Cara pandang demikian sangat mirip dengan yang
dikatakan oleh para filsuf post-modern yang biasa disebut narasi besar (Grand
Narative). Derrida misalnya, dikutip oleh Muhammad Al-Fayyadl, bahwa logosentrisme
adalah sistem metafisika yang mengandaikan adanya logos atau kebenaran
transendental yang mutlak di balik segala hal yang terjadi di dunia fenomenal (Al-Fayyadl,
2005). Derrida sendiri menyebut logosentrisme dengan “metafisika kehadiran”, didalamnya
terselubung otoritas yang di patronkan. Meskipun logosentrisme ini identik
dengan tradisi pemikiran filsafat barat, tetap saja memiliki pola kemiripannya.
Yakni, adanya sesuatu yang dianggap supreme. Sadar atau tidak, patronase
pada narasi besar mewujud dalam wajah konservatisme agama.
Jadi, universitas sebagai wadah untuk
mewujudkan hajat hidup perempuan yang lebih seimbang dalam hal ini belum
tercapai. Proses take and give of knowledge yang lebih ramah gender sulit
dibayangkan. Dominasi yang bersifat patriarkis menjadi berlipat ganda. Relasi
yang ada di kampus menjadi relasi yang dominatif. Dan ketimpangan gender
semakin langgeng. Lalu, bagaimana para akademisi yang telah menggunakan
paradigma feminis menaggapi persoalan ini?
Paradigma
Feminis
Rancang bangun metodologi keilmuan universitas
telah dibanjiri dengan apa yang Gerung sebut sebagai “bias positivism”. Bias
ini yang kemudian menjadi bapak kandung ketimpangan gender. Saya memilih istilah
‘bapak’ bukan tanpa sebab. Pertama, feminisme psikoanalisis telah
menghajar habis-habisan Sigmund Freud dalam oedipus complex-nya yang dianggap
sangat patriarkis serta meletakkan perempuan dalam kondisi yang inferior
(tunduk dalam dominasi ayah). Kedua, pondasi keilmuan itu dibangun dari
pengalaman, gagasan, dan pikiran laki-laki, alias andosentrisme. Tentu, pondasi
ini tumpang tindih dan mengabaikan pengalaman maupun gagasan perempuan.

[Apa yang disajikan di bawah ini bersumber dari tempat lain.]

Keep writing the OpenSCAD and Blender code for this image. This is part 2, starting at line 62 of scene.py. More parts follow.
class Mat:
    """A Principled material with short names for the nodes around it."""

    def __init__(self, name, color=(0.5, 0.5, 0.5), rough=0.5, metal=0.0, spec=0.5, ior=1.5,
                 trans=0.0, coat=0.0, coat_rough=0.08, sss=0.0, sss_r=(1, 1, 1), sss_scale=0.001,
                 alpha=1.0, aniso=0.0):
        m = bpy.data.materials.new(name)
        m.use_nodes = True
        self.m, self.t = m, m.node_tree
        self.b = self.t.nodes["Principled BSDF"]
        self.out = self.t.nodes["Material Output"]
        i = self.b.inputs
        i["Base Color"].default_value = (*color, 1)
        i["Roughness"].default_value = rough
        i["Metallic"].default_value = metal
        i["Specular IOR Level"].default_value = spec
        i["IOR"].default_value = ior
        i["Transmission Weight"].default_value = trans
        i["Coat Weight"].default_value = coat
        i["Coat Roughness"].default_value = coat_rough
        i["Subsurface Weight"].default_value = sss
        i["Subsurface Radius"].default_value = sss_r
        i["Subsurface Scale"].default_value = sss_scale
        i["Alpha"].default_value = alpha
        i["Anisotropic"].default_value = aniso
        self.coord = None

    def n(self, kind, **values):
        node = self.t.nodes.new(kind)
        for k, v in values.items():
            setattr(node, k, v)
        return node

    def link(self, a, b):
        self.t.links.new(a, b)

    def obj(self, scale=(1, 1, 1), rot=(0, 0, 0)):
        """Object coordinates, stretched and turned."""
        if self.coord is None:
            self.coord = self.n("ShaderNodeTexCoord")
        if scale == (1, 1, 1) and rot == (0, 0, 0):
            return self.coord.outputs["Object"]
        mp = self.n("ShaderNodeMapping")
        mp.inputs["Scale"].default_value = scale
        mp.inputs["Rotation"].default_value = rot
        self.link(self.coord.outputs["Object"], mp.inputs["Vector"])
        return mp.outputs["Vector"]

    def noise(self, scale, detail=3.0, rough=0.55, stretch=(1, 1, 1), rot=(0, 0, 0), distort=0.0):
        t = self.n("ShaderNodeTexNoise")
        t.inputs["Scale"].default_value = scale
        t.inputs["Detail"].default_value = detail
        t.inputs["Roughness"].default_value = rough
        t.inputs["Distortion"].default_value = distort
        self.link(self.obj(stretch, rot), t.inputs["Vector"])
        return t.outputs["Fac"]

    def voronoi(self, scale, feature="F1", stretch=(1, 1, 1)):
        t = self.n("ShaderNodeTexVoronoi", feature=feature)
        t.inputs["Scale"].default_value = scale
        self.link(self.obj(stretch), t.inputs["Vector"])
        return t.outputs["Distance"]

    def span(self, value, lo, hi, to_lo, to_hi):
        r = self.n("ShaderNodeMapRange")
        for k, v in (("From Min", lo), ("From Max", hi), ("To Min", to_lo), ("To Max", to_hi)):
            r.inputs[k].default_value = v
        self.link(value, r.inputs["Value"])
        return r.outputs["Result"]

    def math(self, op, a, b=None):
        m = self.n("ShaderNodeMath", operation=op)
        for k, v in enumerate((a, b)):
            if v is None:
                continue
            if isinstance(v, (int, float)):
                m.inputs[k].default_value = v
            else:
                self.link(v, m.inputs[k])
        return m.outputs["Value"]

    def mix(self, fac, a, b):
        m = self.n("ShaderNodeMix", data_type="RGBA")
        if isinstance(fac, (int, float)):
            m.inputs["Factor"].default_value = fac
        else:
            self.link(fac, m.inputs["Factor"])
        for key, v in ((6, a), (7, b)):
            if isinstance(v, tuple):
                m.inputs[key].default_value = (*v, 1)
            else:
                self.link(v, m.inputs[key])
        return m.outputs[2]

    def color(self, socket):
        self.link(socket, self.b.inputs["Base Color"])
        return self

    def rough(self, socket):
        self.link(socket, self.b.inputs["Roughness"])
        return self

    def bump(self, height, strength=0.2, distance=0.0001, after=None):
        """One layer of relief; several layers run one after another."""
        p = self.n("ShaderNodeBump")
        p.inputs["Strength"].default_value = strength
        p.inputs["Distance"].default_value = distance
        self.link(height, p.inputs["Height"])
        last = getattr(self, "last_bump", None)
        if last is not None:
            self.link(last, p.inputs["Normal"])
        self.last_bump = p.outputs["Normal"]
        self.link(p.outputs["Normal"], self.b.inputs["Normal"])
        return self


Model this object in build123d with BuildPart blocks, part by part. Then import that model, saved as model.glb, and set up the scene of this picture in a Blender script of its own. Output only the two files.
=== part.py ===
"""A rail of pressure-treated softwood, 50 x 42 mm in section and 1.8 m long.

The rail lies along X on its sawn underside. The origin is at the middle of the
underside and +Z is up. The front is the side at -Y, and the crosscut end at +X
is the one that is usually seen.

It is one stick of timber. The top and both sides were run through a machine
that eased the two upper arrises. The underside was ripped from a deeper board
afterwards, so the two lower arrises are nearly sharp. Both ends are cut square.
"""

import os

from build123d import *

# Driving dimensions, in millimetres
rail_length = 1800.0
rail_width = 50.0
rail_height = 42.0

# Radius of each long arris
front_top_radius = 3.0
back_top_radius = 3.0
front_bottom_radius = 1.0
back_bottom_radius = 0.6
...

Kendati demikian, Rocky Gerung menunjukkan
optimismenya terhadap dua mahasiswi yang menggunakan perspektif feminis dalam
ujian skripsi. Mereka adalah Ikhaputri dan Herlly Primadewi. Penelitian skripsi
ini sangat penting, setidak-tidaknya mengikis bias gender dalam ilmu dan juga
berkontribusi pada pengetahuan yang lebih ramah.
Ikhaputri mengkaji novel kontroversial
karya Dan Brown yang berjudul The Da Vinci Code. Novel ini juga telah
diadaptasi menjadi film yang rilis tahun 2006, disutradarai oleh Ron Howard.

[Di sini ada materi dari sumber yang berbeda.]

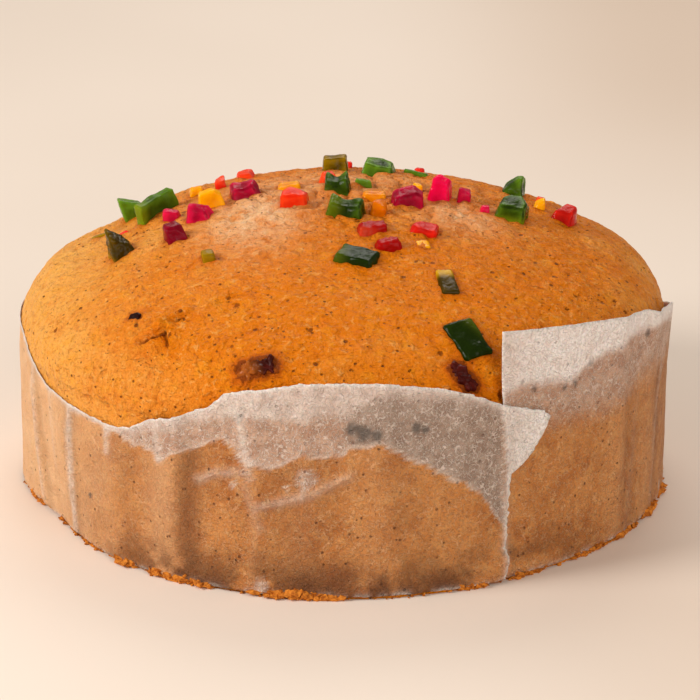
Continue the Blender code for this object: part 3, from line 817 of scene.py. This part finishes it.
def rim_white(angle, share, level, veil):
    """How close a point is to an edge of the strip, or to the border of what has come away."""
    edge = min((1.0 - level) * STRIP_TALL, (1.0 - share) * STRIP_LONG, share * STRIP_LONG)
    foot = 0.8 * math.exp(-level * STRIP_TALL / 0.35) * smooth_step(0.5 + 2.0 * tear(angle, 5.0))
    border = 1.6 * veil * (1.0 - veil) * smooth_step(angle, 100.0, 160.0)
    return max(math.exp(-edge / 0.5), foot, border)


def strip_point(share, level):
    """A point of the strip, its outward direction and its three sets of marks.

    The marks are how dry and pale, how far come away, how close to an edge; how pale from
    creases, rubbed and with a painted highlight, how dark from what shows through, how much painted
    shade from the gap behind the strip in front; and painted highlight on fold crests, painted shade
    in the creases beside them and at the foot in front, and blotch.
    """
    angle = CUT_END + (TORN_TIP - CUT_END) * share
    foot = PAPER_FOOT + 0.35 * tear(angle, 3.0)
    height = foot + (upper_edge(angle) - foot) * level
    angle = CUT_END + (torn_angle(height) - CUT_END) * share
    pale = above_line(angle, height, PALE_ABOVE, 1.0, 3.0)
    soft = VEIL_SOFT + (VEIL_SHARP - VEIL_SOFT) * smooth_step(angle, 20.0, 80.0)
    veil = above_line(angle, height, VEIL_ABOVE, 1.3, soft)
    push, white = crease_push_and_highlight(angle, height)
    radius = wall_radius(angle, min(height, WALL_TOP)) + paper_stand(angle, height, pale, push)
    # painted shade where the strip stands off the sponge in front, over a shadowed gap
    gap_shade = smooth_step(angle, 268.0, 273.0) * smooth_step(angle, 297.3, 295.8)
    ridge_highlight, valley_shade = fold_highlight_and_shade(angle, height)
    valley_shade = max(valley_shade, foot_shade(angle, height))
    blotch = smooth_step(0.5 + strip_ripple(angle, height, 6.0, 21.0))
    lifted = max(veil, spot_share(angle, height, PALE_SPOTS, 1.0))
    shows = spot_share(angle, height, DARK_SPOTS, 7.0)
    rim = rim_white(angle, share, level, veil)
    shares = ((pale, lifted, rim), (white, shows, gap_shade), (ridge_highlight, valley_shade, blotch))
    return polar(angle, radius, height), polar(angle, 1.0, 0.0), shares


def build_paper():
    points, shares, faces = [], [], []
    tall = PAPER_ROWS + 1
    outside = (PAPER_COLUMNS + 1) * tall
    columns = [[strip_point(column / PAPER_COLUMNS, row / PAPER_ROWS) for row in range(tall)]
               for column in range(PAPER_COLUMNS + 1)]
    for skin in (0.0, PAPER_THICK):
        for column in columns:
            for point, out, share in column:
                points.append(point + out * skin)
                shares.append(share)
    for column in range(PAPER_COLUMNS):
        for row in range(PAPER_ROWS):
            a, b = column * tall + row, (column + 1) * tall + row
            faces.append((a, a + 1, b + 1, b))
            faces.append((outside + a, outside + b, outside + b + 1, outside + a + 1))
        for row in (0, PAPER_ROWS):
            a, b = column * tall + row, (column + 1) * tall + row
            if row:
                faces.append((a, outside + a, outside + b, b))
            else:
                faces.append((a, b, outside + b, outside + a))
    for column in (0, PAPER_COLUMNS):
        for row in range(PAPER_ROWS):
            a = column * tall + row
            if column:
                faces.append((a, a + 1, outside + a + 1, outside + a))
            else:
                faces.append((a, outside + a, outside + a + 1, a + 1))
    made = write_mesh("paper", points, faces, [share[0] for share in shares])
    write_marks(made.data, "wear_and_painted_light", [share[1] for share in shares])
    write_marks(made.data, "fold_light_shade_blotch", [share[2] for share in shares])
    return made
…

Yang menarik dari penelitian ini ialah definisi ulang dari ‘history’ ke ‘herstory’.
Melalui kacamata Pierce dan Kristeva, Ikhaputri menjungkir balikkan pengetahuan
yang androsentris. Ini adalah wujud nyata dari paradigma feminis.
Sementara Herlly Primadewi mengkaji film
serial televisi Amerika Serikat buatan Marc Cherry yang berjudul Desperate
Housewives. Ia melihat ketimpang perempuan dalam hubungan keluarga. Levi Strauss
dalam antropologi strukturalnya mencatat ketimpangan tersebut berpindah dari
laki-laki A (ayah) ke laki-laki B, yaitu suaminya (Octavio, 1997). Sedangkan
Mansour Fakih (1996) menyebut sumber domestifikasi dan beban ganda dari
keluarga. Melihat ini, Gerung mendapati bahwa pernikahan adalah institusi yang
melembagakan ketidakadilan gender.
Konsep kunci yang ditampilkan dari dua
skripsi tersebut ialah menjadikan perempuan sebagai sumber rujukan utama dalam mengkonstruk
ilmu pengetahuan. Rocky Gerung menyebutnya sebagai “standpoint”, yaitu prinsip
bahwa pengetahuan yang paling bermakna adalah yang memperlihatkan kondisi dan
kepentingan mereka yang tersisih dari relasi sosial. Politik standpoint tidak
jauh berbeda dengan victim’s view atau subjek pont of view. Bagi
saya, sudut pandang ini lebih ramah gender, sebab titik pijak keberangkatannya
ialah pengalaman, gagasan dan pikiran perempuan. Metodologi feminis dengan
demikian merupakan kacamata yang dipakai untuk berpihak kepada korban serta
menjadikannya subjek yang berdaya. Inilah paradigma feminis. Inilah sistem
pengetahuan yang musti diterapkan oleh universitas.